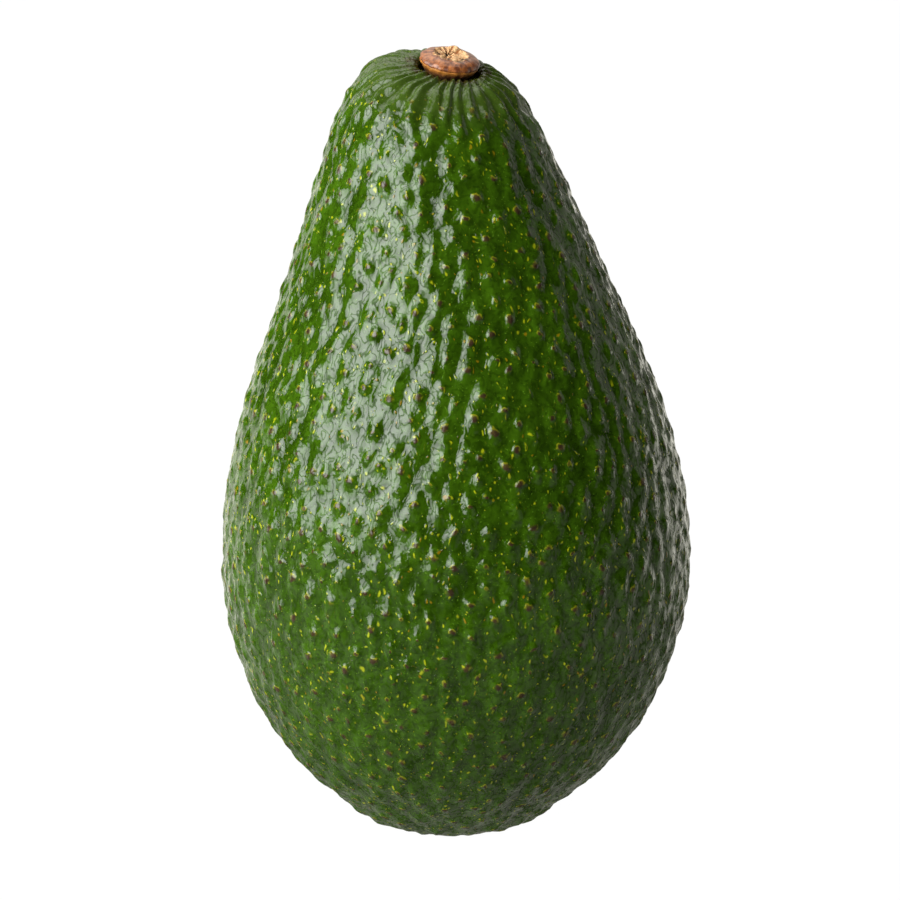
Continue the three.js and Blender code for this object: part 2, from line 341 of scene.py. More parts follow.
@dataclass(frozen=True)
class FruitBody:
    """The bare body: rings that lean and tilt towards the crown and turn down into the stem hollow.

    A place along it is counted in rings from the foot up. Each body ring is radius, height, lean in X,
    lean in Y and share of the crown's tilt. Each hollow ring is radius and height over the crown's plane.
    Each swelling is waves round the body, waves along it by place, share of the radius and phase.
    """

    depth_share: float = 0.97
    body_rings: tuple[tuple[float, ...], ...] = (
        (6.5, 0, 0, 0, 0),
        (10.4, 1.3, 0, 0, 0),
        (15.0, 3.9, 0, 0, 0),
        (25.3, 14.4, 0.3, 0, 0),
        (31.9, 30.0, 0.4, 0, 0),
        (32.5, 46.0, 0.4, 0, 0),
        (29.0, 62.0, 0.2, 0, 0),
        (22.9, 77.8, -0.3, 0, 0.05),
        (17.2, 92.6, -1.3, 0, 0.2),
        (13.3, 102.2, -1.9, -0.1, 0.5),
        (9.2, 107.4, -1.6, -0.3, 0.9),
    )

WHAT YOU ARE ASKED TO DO
Print the complete listing again, exactly as it stands.

THE COMPLETED TASK
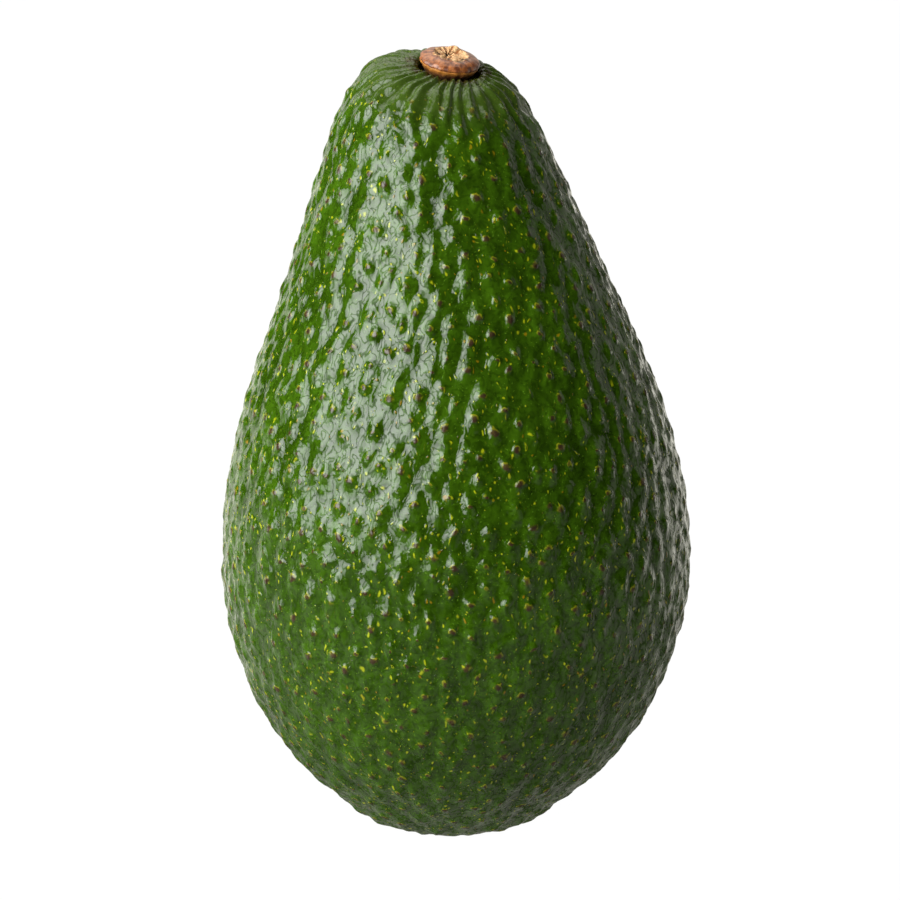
Continue the three.js and Blender code for this object: part 2, from line 341 of scene.py. More parts follow.
@dataclass(frozen=True)
class FruitBody:
    """The bare body: rings that lean and tilt towards the crown and turn down into the stem hollow.

    A place along it is counted in rings from the foot up. Each body ring is radius, height, lean in X,
    lean in Y and share of the crown's tilt. Each hollow ring is radius and height over the crown's plane.
    Each swelling is waves round the body, waves along it by place, share of the radius and phase.
    """

    depth_share: float = 0.97
    body_rings: tuple[tuple[float, ...], ...] = (
        (6.5, 0, 0, 0, 0),
        (10.4, 1.3, 0, 0, 0),
        (15.0, 3.9, 0, 0, 0),
        (25.3, 14.4, 0.3, 0, 0),
        (31.9, 30.0, 0.4, 0, 0),
        (32.5, 46.0, 0.4, 0, 0),
        (29.0, 62.0, 0.2, 0, 0),
        (22.9, 77.8, -0.3, 0, 0.05),
        (17.2, 92.6, -1.3, 0, 0.2),
        (13.3, 102.2, -1.9, -0.1, 0.5),
        (9.2, 107.4, -1.6, -0.3, 0.9),
    )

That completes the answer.